For those collecting top honors in the Los Angeles Business Journal’s annual real estate awards, posting numbers comparable to and in many cases better than recent years was par for the course.

The most active retail and office developers of 2000 did come in under the numbers of the previous year’s winners, but the industrial market powered ahead. Trammell Crow Co. reported breaking ground on 2.5 million square feet of development in L.A. County last year, 800,000 square feet more than the company broke ground on locally the year before, when it also was the most active industrial developer.

Most of the numbers reported by this year’s winners were up over 1999. There were big increases in commercial investments, with No. 1-ranked investment broker Kevin Shannon, senior vice president at Grubb & Ellis Co., reporting deals totaling $302.3 million. That’s $166.5 million more than the 1999 winner. Shannon’s business was bolstered by working on the divestiture of two $25 million portfolios for Comstock Crosser & Associates and Pacifica Capital Group.

Shannon and the other winners were honored with a cocktail reception and awards ceremony March 20 at the Peninsula Hotel in Beverly Hills.

Steve Marcussen of Cushman Realty Corp., who took the prize among office tenant brokers, said the awards are nice recognition of hard work and the event is a good networking opportunity.

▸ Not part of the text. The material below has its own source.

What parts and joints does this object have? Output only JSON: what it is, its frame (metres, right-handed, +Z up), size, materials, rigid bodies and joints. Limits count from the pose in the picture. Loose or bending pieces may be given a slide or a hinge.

“It was well-attended by a broad range of people who don’t always (keep in) touch (with) each other,” Marcussen said.


Industrial giants

On the development front, Trammell’s business last year was concentrated at three projects: Irwindale Business Center, Van Nuys Airport Industrial Center and the 10-building, 550,000-square-foot Heritage Springs Business Park in Santa Fe Springs.

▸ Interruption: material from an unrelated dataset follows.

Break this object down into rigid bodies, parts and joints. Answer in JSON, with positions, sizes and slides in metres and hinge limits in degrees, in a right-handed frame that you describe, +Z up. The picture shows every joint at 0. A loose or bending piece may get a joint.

Overton Moore Properties’ 1.8 million-square-foot Port Los Angeles Distribution Center in San Pedro brought that company runner-up honors and Robertson Properties Group was third-busiest with its 550,000-square-foot Pacific Gateway Distribution Center in Pico Rivera.

Ben Bartolotto, research director at the Construction Industry Research Board in Burbank, said nonresidential development in Los Angeles County declined about 10 percent in 2000, from $3.68 billion in 1999 to $3.3 billion last year.

That downturn in activity was due entirely to the decrease in office construction industrial and retail construction activity were both up in 2000. Clifford Goldstein, a partner in J.H. Snyder Co., said the decrease in new office space built in 2000 is not a harbinger of a slowing trend.

“The market for building office buildings is not so linear a process that you can compare from year to year,” he said, adding that much of the office product delivered in the late 1990s had been entitled ever since the real estate crash early in the decade.

In the brokerage community, CB Richard Ellis Inc. had a stellar year, with four representatives topping the six commercial brokerage categories.

There was significant leasing activity around Los Angeles in 2000, with a number of dot-com deals signed (before the bubble burst) and the dearth of affordable Westside space sending businesses south as far as Torrance and east to Pasadena and beyond.


Top-producing brokers

Performance numbers were up across the board for the brokers. CB’s Richard Rizika won the retail broker award with a reported $129.7 million in deals last year. Marcussen of Cushman Realty was the top producer among office tenant brokers, with a reported $285.3 million in transactions. Office landlord broker John Ayoob of CB was his field’s top performer, with $452.8 million in leases.

Shannon, the No. 1 broker in commercial investments, said his volume of business was well beyond what he could have expected. He doesn’t count on topping that performance this year.

“I’m anticipating a slower year,” he said. “There’s a lot of people trying to figure out how this thing’s going to go.”

While Shannon brokered the most commercial investment deals last year, New York-based Tishman Speyer Properties invested the most in local properties, even though its only L.A.-area purchase was MGM Plaza, which it bought for a reported $353 million.

Jim Brooks, Tishman Speyer’s senior director for Southern California, said the deal was somewhat risky because anchor tenant MGM has decided to move out at the end of its lease in 2003.

“We understood that MGM was a wild card in the project, but we continue to believe that (MGM Plaza) will represent an opportunity for us,” Brooks said.